Bijstandsontvangers klagen over ‘zinloze’ tegenprestatie

24 december 2013Leestijd: 2 minuten

Bijstandsontvangers in Amsterdam zijn niet te spreken over de tegenprestatie die zij moeten leveren voor hun uitkering. Ze moeten werken om hun uitkering te behouden, maar vinden de tegenprestatie die ze moeten leveren ‘zinloos en vernederend’.

De werklozen moeten soms 32 uur per week werken om hun uitkering te behouden, bericht de Volkskrant. Zo moeten ze sigarettenpeuken opruimen, dossierpagina’s tellen of schoenen poetsen.

Afspraken

De Dienst Werk en Inkomen (DWI) in de hoofdstad zegt uitkeringsontvangers met de tegenprestatie ‘werknemersvaardigheden’ te willen bijbrengen, zoals ‘op tijd komen, je aan afspraken houden, gezag aanvaarden, samenwerken met collega’s’.

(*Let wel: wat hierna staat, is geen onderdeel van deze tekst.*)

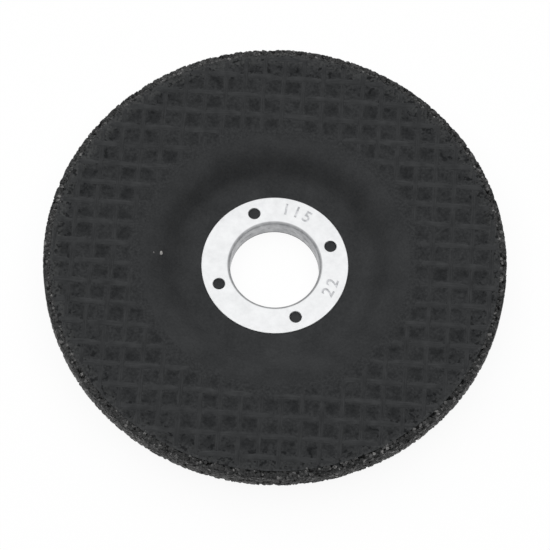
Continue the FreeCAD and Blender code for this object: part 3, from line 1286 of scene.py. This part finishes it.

‘Hierbij is het besef belangrijk dat een toekomstige baan vaak niet voor 100 procent bestaat uit de meest uitdagende werkzaamheden, maar dat het wel een opstap naar zo’n (droom)baan kan zijn,’ laat de dienst weten in een reactie aan de krant.

Van de 40.000 Amsterdammers die een bijstandsuitkering krijgen, doen 3.100 een tegenprestatie. Per 1 juli volgend jaar wil het kabinet dat alle bijstandontvangers werken om hun uitkering te behouden.

Voorwaarden

De DWI zou een tegenprestatie vaak gebruiken als disciplinering van uitkeringsgerechtigden. Als zij zich niet houden aan de voorwaarden, worden ze gekort op hun uitkering. Het is lastig om een ‘uitdagende’ tegenprestatie te vinden, omdat DWI verdringing op de arbeidsmarkt wil voorkomen.

Werklozen voelen zich tegengewerkt in hun zoektocht naar een baan en zeggen te worden gekleineerd door het personeel van de DWI.